Automation now and in the future

Despite their incredible potential, we’re still figuring out how to fully optimize these tools. Creating high-functioning agents that interface with LLMs requires significant engineering work; programmers have to ensure both the agent and the LLM are prepared to tackle tasks one step at a time, evaluate and access various tools, and overcome errors and knowledge gaps.

That’s why for now, the most reliable and effective agents focus on automating just a few use cases. In an ideal world, LLMs and autonomous agents would work seamlessly in tandem to automate a wide variety of requests, responses, and actions. As we develop more and more sophisticated software, we could even create systems where autonomous agents communicate with one another to handle high-level, more complex tasks. 

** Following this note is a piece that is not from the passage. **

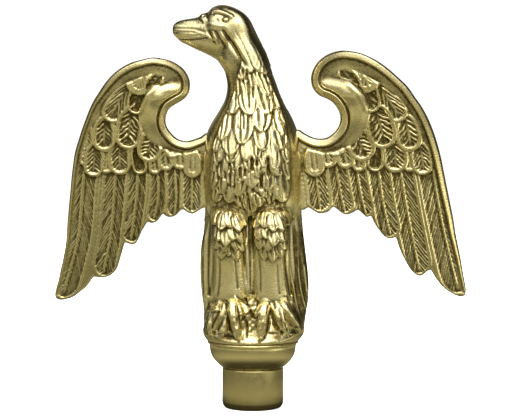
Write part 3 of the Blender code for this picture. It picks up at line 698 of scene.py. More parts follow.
def lumps():
    b = Lumps()
    # neck and torso
    b.stack([
        (30, 238, 255, 5.5, 5.5, 2), (36, 229, 258, 7.4, 7.2, 2), (43, 221, 261, 8.4, 8.2, 2), (50, 217.4, 264.5, 8.8, 8.6, 2), (58.5, 217.0, 267.5, 9.1, 9.0, 2), (64, 220.2, 269.3, 9.4, 9.2, 2),
        (71, 224.6, 271.5, 9.8, 9.4, 2), (78, 226.5, 274.2, 10.2, 9.8, 2), (85, 227.5, 276.8, 10.6, 10.0, 2),
        (92, 227, 279.2, 11.2, 10.4, 2), (100, 225, 282.5, 12.0, 11.0, 2), (106, 222, 285.3, 12.8, 11.6, 2),
        (113, 218, 289.5, 14.0, 12.4, 2), (121, 213, 293.5, 15.4, 13.4, 2.05), (131, 208, 297, 17.0, 14.6, 2.1),
        (142, 206, 299, 18.4, 15.6, 2.15), (155, 204.5, 301, 19.2, 16.2, 2.2), (170, 204, 301.5, 19.4, 16.6, 2.2),
        (185, 204.5, 301.5, 18.8, 16.6, 2.2), (200, 205.5, 301, 17.2, 16.2, 2.2), (212, 208, 298, 14.8, 15.8, 2.1),
        (222, 214, 291, 12.0, 15.0, 2), (230, 222, 282, 8, 12, 2)])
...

Moving forward with agents, one step at a time

Using LLMs to power autonomous agents is just one way we’re bringing AI capabilities closer to that of a human’s. LLMs can create strategic plans, give instructions, and provide feedback, while autonomous agents can put those plans, instructions, and feedback into action. 

We’re always on the lookout for ways to make our lives a little easier. With LLMs becoming more widely used, we’re sure to continue to see a push for more sophisticated and varied autonomous agents that streamline our most tedious tasks. They may not be able to do it all just yet…but hey, even one task off your plate when you’re feeling overwhelmed can really make a difference.